Und als wäre das nicht schon erstaunlich genug – er hat seine komplette Kindheit durch nur zwei Dinge gespielt: Lego und Hottowiels, also Auto, da war auch nix zu machen, ich wollte hin und wieder anderen Input bieten (hahaha, ausgerechnet ich!) und kaufte, was immer die anderen Mütter um mich rum als ganz besonders super für die Kreativentwicklung oder was auch immer empfahlen, das wurde dann exakt einen Tag mit größter Inbrunst bespielt, und dann holte er die Legokiste – war es zudem so, dass digitale Videospiele dazu geführt hatten. Mein Mutterherz ist ganz warm.

Als verspätetes Weihnachtsgeschenk von der Familie von Herrn H, wir feiern seit ein paar Jahren nicht mehr zusammen, da ich mit meiner Familie feiere und seine Familie an den verfügbaren Tagen einfach gar nicht in Düsseldorf ist, und ich auch immer Einladungen freundlich und charmant ablehne mit dem gar nicht ironisch gemeinten Satz „das Beste an Trennung ist doch, dass man nicht mehr mit Schwiegers unterm Baum sitzen muss, haha“ – „haha, du bist immer so lustig“ – „ja, lustig, ne?“, und ohne mich finden sie aus unerklärlichen Gründen nicht zusammen, packte Ona heute noch ein Nachzüglergeschenk aus, welches er extrem super fand, ich sogar auch, ich gebe es zu: Ein ferngesteuerter Super Mario, der mit der Switch gelenkt wird und eine kleine Kamera vorne hat, damit man in der ganzen Wohnung alles angucken kann, wenn man auf dem Sofa sitzt.
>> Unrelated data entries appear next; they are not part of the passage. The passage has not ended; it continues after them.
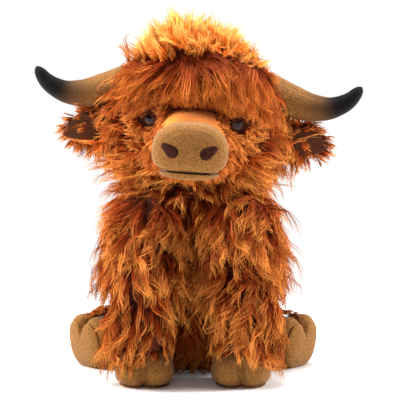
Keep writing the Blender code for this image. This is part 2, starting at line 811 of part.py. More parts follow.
def build_snout(eye_rooms):
    """Sleeve, upper and lower muzzle panels and the two stitched nostrils."""
    seam = Vector((0, -SLEEVE_END, 0))
    front_of_seam = add_half_space("front_of_seam", seam, -AXIS_Y, HEAD)
    back_of_seam = add_half_space("back_of_seam", seam - AXIS_Y * SEWN_GAP, AXIS_Y, HEAD)
    sections = snout_sections(
        SLEEVE_SECTION_SHARES,
        SLEEVE_HALF_WIDTH,
        SLEEVE_HALF_HEIGHT,
        SLEEVE_START,
        SLEEVE_END - SLEEVE_START,
        SLEEVE_RISE,
    )
    mesh = cage_mesh("snout_sleeve", sections, SNOUT_SIDES, MUZZLE_SQUARENESS)
    sleeve = round_off(add_piece("snout_sleeve", mesh, "short_pile", HEAD))
    cut(sleeve, front_of_seam, SKULL_CLEAR, *eye_rooms)

    mouth = Vector((0, 0, MUZZLE_RISE - MOUTH_DROP))
    below_mouth = add_half_space("below_mouth", mouth, -AXIS_Z, HEAD)
    above_mouth = add_half_space("above_mouth", mouth - AXIS_Z * SEWN_GAP, AXIS_Z, HEAD)
    form = muzzle_form("muzzle_form", 0)
    for name, planes in (("muzzle_upper", (below_mouth,)), ("muzzle_lower", (above_mouth,))):
        panel = round_off(add_piece(name, form.data.copy(), "tan_velour", HEAD))
        cut(panel, back_of_seam, *planes)

    stitched = muzzle_form("stitched_front", SEWN_GAP + NOSTRIL_STITCH)
    bare = muzzle_form("bare_front", SEWN_GAP)
    for word, side in SIDES.items():
        name = f"nostril_{word}"
        front = -(SLEEVE_END + MUZZLE_LENGTH)
        place = Vector((NOSTRIL_ACROSS * side, front, MUZZLE_RISE + NOSTRIL_RISE))
        pad = add_piece(name, nostril_prism(name, side), "embroidery", HEAD, place)
        cut(keep_inside(pad, stitched), bare)


# Horns


def horn_sections(side):
    sections = []
    for reach_share, dip_share, lift_share, forward_share, radius_share in HORN_SECTION_SHARES:
        x = side * (HORN_START + HORN_REACH * reach_share)
        y = -HORN_FORWARD * forward_share
        z = HORN_RISE - HORN_DIP * dip_share + HORN_LIFT * lift_share
        sections.append([Vector((x, y, z)), HORN_RADIUS * radius_share])
    rings = []
    for i, (centre, radius) in enumerate(sections):
        before, after = sections[max(i - 1, 0)][0], sections[min(i + 1, len(sections) - 1)][0]
        along = (after - before).normalized()
        up = along.cross(AXIS_Y).normalized()
        rings.append((centre, up.cross(along).normalized(), up, radius, radius))
    return rings


def build_horn(word, side):
    """A velour shell open where it is sewn to the head, with its stuffing. Gives the room that it needs."""
    sections = horn_sections(side)
    mesh = cage_mesh(f"horn_{word}", sections, LIMB_SIDES)
    whole = round_off(add_cutter(f"horn_whole_{word}", mesh, HEAD))
    skin = add_piece(f"horn_skin_{word}", opened_mesh(whole, sections[0][0]), "horn_velour", HEAD)
    cut(thicken(skin, HORN_VELOUR), SKULL_CLEAR)
    core = add_piece(f"horn_stuffing_{word}", mesh.copy(), "fibre", HEAD)
    swell(round_off(core), -(HORN_VELOUR + SEWN_GAP))
    cut(core, SKULL_CLEAR)
    room = add_cutter(f"horn_room_{word}", mesh.copy(), HEAD)
    return swell(round_off(room), SEWN_GAP)


# Ears


def build_ear(word, side):
    """A leaf in two layers: fur behind with the ball root, short velour in front."""
    pivot = ear_pivot(side)
    joint = add_empty(f"ear_joint_{word}", pivot, HEAD)
    along = Vector((side * math.cos(EAR_DROOP), 0, -math.sin(EAR_DROOP)))
    up = Vector((side * math.sin(EAR_DROOP), 0, math.cos(EAR_DROOP)))
    sections = [
        (along * (EAR_LENGTH * s), AXIS_Y, up, EAR_HALF_THICKNESS * thick, EAR_HALF_HEIGHT * high)
        for s, high, thick in EAR_SECTION_SHARES
    ]
    split = -AXIS_Y * (EAR_HALF_THICKNESS * EAR_LINING_SHARE)
    front = add_half_space(f"ear_front_{word}", split, -AXIS_Y, joint)
    back = add_half_space(f"ear_back_{word}", split - AXIS_Y * SEWN_GAP, AXIS_Y, joint)
    root = add_ball(f"ear_ball_{word}", EAR_BALL, SMALL_FACETS, AXIS_Z, joint)
    root_room = add_ball(f"ear_ball_room_{word}", EAR_BALL + SEWN_GAP, SMALL_FACETS, AXIS_Z, joint)
    mesh = cage_mesh(f"ear_{word}", sections, LIMB_SIDES)
    outer = add_piece(f"ear_outer_{word}", mesh, "rust_fur", joint)
    join(cut(round_off(outer), front), root)
    lining_mesh = cage_mesh(f"ear_lining_{word}", sections, LIMB_SIDES)
    lining = add_piece(f"ear_lining_{word}", lining_mesh, "ear_velour", joint)
    cut(round_off(lining), back, root_room)


# Hooves


def toe_mesh(name, side):
    """One of two toes side by side about a middle at the ankle, pointing to -Y, with a cleft between them.

    The ankle's plane is at 0 and the sole's ground is ANKLE_HEIGHT below it.
    """
    middle = AXIS_X * (side * (HOOF_HALF_WIDTH - TOE_HALF_WIDTH))
    back = Vector((-side * math.sin(TOE_SPLAY), math.cos(TOE_SPLAY), 0))
    across = back.cross(AXIS_Z)
    sections = []
    for back_share, width_share, height_share, rise_share in TOE_SECTION_SHARES:
        rise = HOOF_HEIGHT * rise_share - ANKLE_HEIGHT
        centre = middle + back * (HOOF_LENGTH * back_share) + AXIS_Z * rise
        half_height = HOOF_HEIGHT / 2 * height_share
        sections.append((centre, across, AXIS_Z, TOE_HALF_WIDTH * width_share, half_height))
    return cage_mesh(name, sections, TOE_SIDES, TOE_SQUARENESS)


def build_hoof(prefix, parent, floor):
    """Upper and sole of one hoof, both stuffed, hung from the ankle's empty and flat on the floor."""
    ground = -AXIS_Z * ANKLE_HEIGHT
    top = add_half_space(f"{prefix}_ankle_top", -AXIS_Z * SEWN_GAP, AXIS_Z, parent)
    sole_top = add_half_space(f"{prefix}_sole_top", ground + AXIS_Z * SOLE_THICKNESS, AXIS_Z, parent)
    upper_base = ground + AXIS_Z * (SOLE_THICKNESS + SEWN_GAP)
    below_upper = add_half_space(f"{prefix}_below_upper", upper_base, -AXIS_Z, parent)
    below_ground = add_half_space(f"{prefix}_below_ground", ground, -AXIS_Z, parent)
    right_toe = round_off(add_cutter(f"{prefix}_right_toe", toe_mesh(f"{prefix}_right_toe", RIGHT), parent))
    for name, planes in (
        (f"{prefix}_hoof", (top, below_upper)),
        (f"{prefix}_sole", (sole_top, below_ground)),
    ):
        piece = round_off(add_piece(name, toe_mesh(name, LEFT), "tan_velour", parent))
        cut(join(piece, right_toe, "MANIFOLD"), *planes, *floor, solver="MANIFOLD")


# Legs


def limb_form(name, pivot, sections, ball, hinge, sweep, shrinks, piece=None):
    """A limb's tube trimmed by the torso where it lies against it, joined to its round root.

    The first of shrinks draws the tube in, and the second the root and the trimmed side.
    """
    pile, wall = shrinks
    mesh = cage_mesh(name, sections, LIMB_SIDES)
    form = add_piece(name, mesh, piece, None, pivot) if piece else add_cutter(name, mesh, None, pivot)
    swell(round_off(form), -pile)
    cut(form, *torsos_about(name, pivot, hinge, sweep, SEWN_GAP + wall), solver="MANIFOLD")
    root = add_ball(name + "_root", ball - wall, LIMB_FACETS, hinge, None, pivot)
    return join(form, root, solver="MANIFOLD")


def torsos_about(name, pivot, hinge, sweep, grow):
    """The torso as a limb meets it at rest and as it swings, each moved out by grow."""
    torsos = []
    for step, angle in enumerate(sweep):
        form = torso_form(f"{name}_torso_{step}", grow)
        turn = Matrix.Translation(pivot) @ Matrix.Rotation(-angle, 4, hinge) @ Matrix.Translation(-pivot)
        form.matrix_world = turn
        torsos.append(form)
    return torsos


def build_leg(prefix, pivot, ankle, along, shares, length, sizes, hinge, sweep, ankle_rotation, floor):
    """Skin, stuffing, hoof and sole of one leg."""
    radius, ball, pile = sizes
    sections = limb_sections(shares, along, hinge, length, radius)
    ankle_joint = add_empty(f"{prefix}_ankle", ankle, None, ankle_rotation)
    past_ankle = add_half_space(f"{prefix}_past_ankle", Vector(), -AXIS_Z, ankle_joint)

    skin = limb_form(f"{prefix}_skin", pivot, sections, ball, hinge, sweep, (0, 0), "rust_fur")
    hollow = limb_form(f"{prefix}_hollow", pivot, sections, ball, hinge, sweep, (pile, ROOT_WALL))
    cut(skin, hollow, past_ankle, SEAT_PLANE, solver="MANIFOLD")
    inner = (pile + SEWN_GAP, ROOT_WALL + SEWN_GAP)
    stuffing = limb_form(f"{prefix}_stuffing", pivot, sections, ball, hinge, sweep, inner, "fibre")
    cut(stuffing, past_ankle, solver="MANIFOLD")
    build_hoof(prefix, ankle_joint, floor)


def build_foreleg(word, side):
    shoulder = mirrored(SHOULDER, side)
    ankle = Vector((shoulder.x, -ANKLE_FORWARD, ANKLE_HEIGHT))
    along = (ankle - shoulder).normalized()
    length = (ankle - shoulder).length
    sizes = (FORELEG_RADIUS, FORELEG_BALL, FORELEG_PILE)
    build_leg(
        f"foreleg_{word}", shoulder, ankle, along, FORELEG_SECTION_SHARES, length, sizes, -AXIS_X, (0,),
        Euler(), (),
    )


def build_hindleg(word, side):
    hip = mirrored(HIP, side)
    level = Vector((side * math.sin(HINDLEG_SPLAY), -math.cos(HINDLEG_SPLAY), 0))
    along = (level * math.cos(HINDLEG_SLOPE) - AXIS_Z * math.sin(HINDLEG_SLOPE)).normalized()
    ankle = hip + along * HINDLEG_LENGTH
    toes_up = along.cross(AXIS_Z).cross(along).normalized()
    turn = Matrix((toes_up.cross(along), -toes_up, -along)).transposed().to_euler()
    sizes = (HINDLEG_RADIUS, HINDLEG_BALL, HINDLEG_PILE)
    build_leg(
        f"hindleg_{word}", hip, ankle, along, HINDLEG_SECTION_SHARES, HINDLEG_LENGTH, sizes, -AXIS_Z * side,
        HINDLEG_SWEEP, turn, (SEAT_PLANE,),
    )


# Tail


def build_tail():
    """A fur tube with a ball root and a tuft of long hair at its end."""
    along = Vector((0, math.sin(TAIL_LEAN), -math.cos(TAIL_LEAN)))
    sections = limb_sections(TAIL_SECTION_SHARES, along, AXIS_X, TAIL_LENGTH, TAIL_RADIUS)
    tuft_start = along * (TAIL_LENGTH - TUFT_LENGTH * TUFT_OVERLAP_SHARE)
    tuft_sections = limb_sections(TUFT_SECTION_SHARES, along, AXIS_X, TUFT_LENGTH, TUFT_RADIUS)
    tuft_sections = [(tuft_start + section[0], *section[1:]) for section in tuft_sections]
    tuft_mesh = cage_mesh("tail_tuft", tuft_sections, LIMB_SIDES)
    tuft_room = add_cutter("tuft_room", tuft_mesh.copy(), None, TAIL_ROOT)
    swell(round_off(tuft_room), SEWN_GAP)
    tuft = add_piece("tail_tuft", tuft_mesh, "golden_fur", None, TAIL_ROOT)
    cut(round_off(tuft), SEAT_PLANE)
    tail = add_piece("tail", cage_mesh("tail", sections, LIMB_SIDES), "rust_fur", None, TAIL_ROOT)
    root = add_ball("tail_ball", TAIL_BALL, SMALL_FACETS, AXIS_Y, None, TAIL_ROOT)
    join(cut(round_off(tail), tuft_room), root)


def main():
    build_torso()
    build_neck()
    build_snout(build_head())
    horns = [build_horn(word, side) for word, side in SIDES.items()]
    build_forelock(horns)
    build_mane()
    for word, side in SIDES.items():
        build_ear(word, side)
        build_foreleg(word, side)
        build_hindleg(word, side)
    build_tail()
    bpy.context.view_layer.update()


main()
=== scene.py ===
"""A sitting highland cow plush: the looks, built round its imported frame.

Lengths in the tables are millimetres and are turned into metres where a mesh is made. The toy faces -Y.
"""

import bpy
import numpy as np
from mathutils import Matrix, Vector


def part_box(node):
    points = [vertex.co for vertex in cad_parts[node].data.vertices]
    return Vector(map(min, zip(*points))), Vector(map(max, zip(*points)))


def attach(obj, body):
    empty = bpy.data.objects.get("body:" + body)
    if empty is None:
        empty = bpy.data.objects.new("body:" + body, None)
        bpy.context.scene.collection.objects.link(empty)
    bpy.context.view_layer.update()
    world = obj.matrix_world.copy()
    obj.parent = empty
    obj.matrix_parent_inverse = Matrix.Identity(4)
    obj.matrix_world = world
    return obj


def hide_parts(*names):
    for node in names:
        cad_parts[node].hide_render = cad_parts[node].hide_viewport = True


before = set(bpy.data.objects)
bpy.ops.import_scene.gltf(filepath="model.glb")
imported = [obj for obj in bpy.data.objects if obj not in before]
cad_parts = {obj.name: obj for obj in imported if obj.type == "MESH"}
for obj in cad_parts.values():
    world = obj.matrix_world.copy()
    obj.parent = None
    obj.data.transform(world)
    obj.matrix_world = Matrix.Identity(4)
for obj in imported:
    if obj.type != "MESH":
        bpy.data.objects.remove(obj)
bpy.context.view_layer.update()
MM = 0.001
TAU = 2 * np.pi


# Studio
# A plain pale floor under soft light: a big lamp on each side, the left one stronger, the strongest one
# overhead and a weak one in front. The camera stands a step away, a little above the toy.

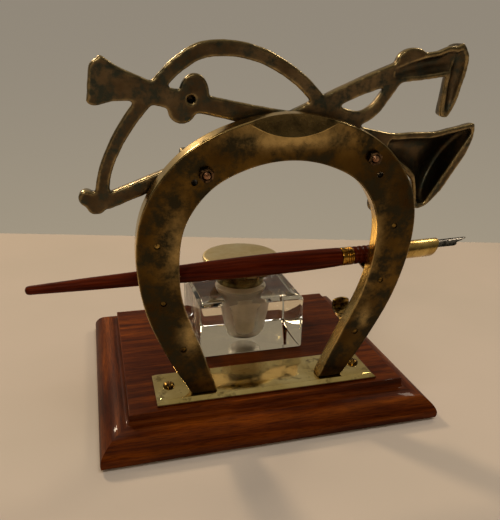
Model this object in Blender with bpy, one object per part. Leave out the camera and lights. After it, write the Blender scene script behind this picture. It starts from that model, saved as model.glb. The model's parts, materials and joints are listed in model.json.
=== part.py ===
"""Desk inkstand: a moulded mahogany base with a brass foot plate, a leaning brass horseshoe
that carries six pen hooks and a cast hunting trophy, a lidded glass ink bottle and a dip pen.

Metres, +Z up. The origin is the centre of the base's underside. The user sits on the -Y side,
the horseshoe stands near the +Y edge, and X runs along the base."""

import math

import bmesh
import bpy
from mathutils import Matrix, Vector

MM = 0.001

# Fits that several pieces share
SEAT_GAP = 0.3 * MM
CUT_OVERRUN = 1.0 * MM

# Base: baize pad and moulded plinth
PAD_THICKNESS = 0.8 * MM
PAD_INSET = 3.0 * MM
PLINTH_TOP_LENGTH = 118.0 * MM
PLINTH_TOP_WIDTH = 97.0 * MM
PLINTH_HEIGHT = 14.4 * MM
MOULDING_REACH = 12.5 * MM
STEP_DROP = 2.6 * MM
STEP_ROUND = 0.5 * MM
COVE_RADIUS = 1.6 * MM
NOSE_DROP = 12.0 * MM
NOSE_TUCK = 0.3 * MM
NOSE_FULLNESS = 1.6

# Foot plate and its screws
PLATE_LENGTH = 96.0 * MM
PLATE_WIDTH = 23.3 * MM
PLATE_THICKNESS = 2.2 * MM
PLATE_EDGE = 0.8 * MM
PLATE_BEVEL = 1.8 * MM
PLATE_REAR_MARGIN = 1.8 * MM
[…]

Das war etwa 10 Minuten extrem lustig, dann entschied das Kind, das Auto müsse einen Parcour haben, und zwar nicht den popeligen, der mitgeliefert wurde, sondern einen echten, und seitdem baut er Lego. Ich finde es hervorragend.

Und wie extrem super Marketing to kids doch ist. Ich zitiere aus der Produktbeschreibung: „Steuere ein Kart in bekannter Mario Kart-Manier ? aber in der echten Welt!“ Also verrückt, modernste Technik. Extrem gute Grafik, so eine echte Welt. Diese Verdrehung von digital und analog, das nicht mehr Erinnern daran, wie die echte Welt eigentlich aussieht und was sie bietet, das kenne ich auch von mir. Ich habe immer schon viel online gekauft, seit man online kaufte. Zu Beginn des Studiums war jeder private Trip nach England geprägt vom Suchen und kaufen englischsprachiger linguistischer Fachliteratur, die ich dann im Schrank stehen hatte, wo Andere nur Hadumod Bußmann stehen hatten. Dank diesem einen Onlinebuchhandel heute ja vollkommen undenkbar. Wenn ich ein englisches Standardwerk haben möchte, bestelle ich es, und morgen ist es da. Ich finde es ja sehr schön, dass ich noch weiß, wie anstrengend Vieles früher war, das lässt mich umso mehr genießen, wie einfach alles heute ist. Früher hatte ich kein Regal mit Schubladen, also musste ich meine Stimmflöte immer suchen, um die Gitarre zu stimmen. Heute weiß ich, wo meine Stimmflöte ist, und die Gitarre stimme ich mit meiner Handyapp. Aber ich wollte eigentlich erzählen, dass auch in meinem Kopf digital und analog manchmal sehr durcheinander gehen. So passiert es mir regelmäßig, dass ich irgendetwas plötzlich sehr zeitnah brauche, sagen wir mal einen gelben Textmarker, und dann gucke ich schnell, ob ich Textmarker für den gleichen Tag bestellen kann, das ist dann fast immer nicht der Fall, also bestelle ich Textmarker, die am Folgetag geliefert werden, und dann überbrücke ich im Kopf die Zeit, bis der Postbote klingelt und denke mir, dass es doch perfekt wäre, wenn man die einfach bestellen und dann in kürzester Zeit irgendwo abholen könnte. Zum Beispiel an so einem Ort, wo einfach ganz viel Bürobedarf versammelt ist, und jede*r kann sich dort abholen, was benötigt wird. So was muss es doch geben. Ohne Wartezeit, ohne Postboten, die trotz des an der Haustür vom Mitbewohner angebrachten Zettel, man möge bitte bei Lieferungen jeder Art, die eine Übergabe erfordern, eine Maske tragen, ohne die Angst, dass das Paket genau dann kommt, wenn man gerade unter der Dusche steht und es dann am nächsten Tag in dieser ganz schlimmen Postfiliale abgeholt werden muss, also ohne all diese komplizierten Sachen. So was wie ein Laden oder so.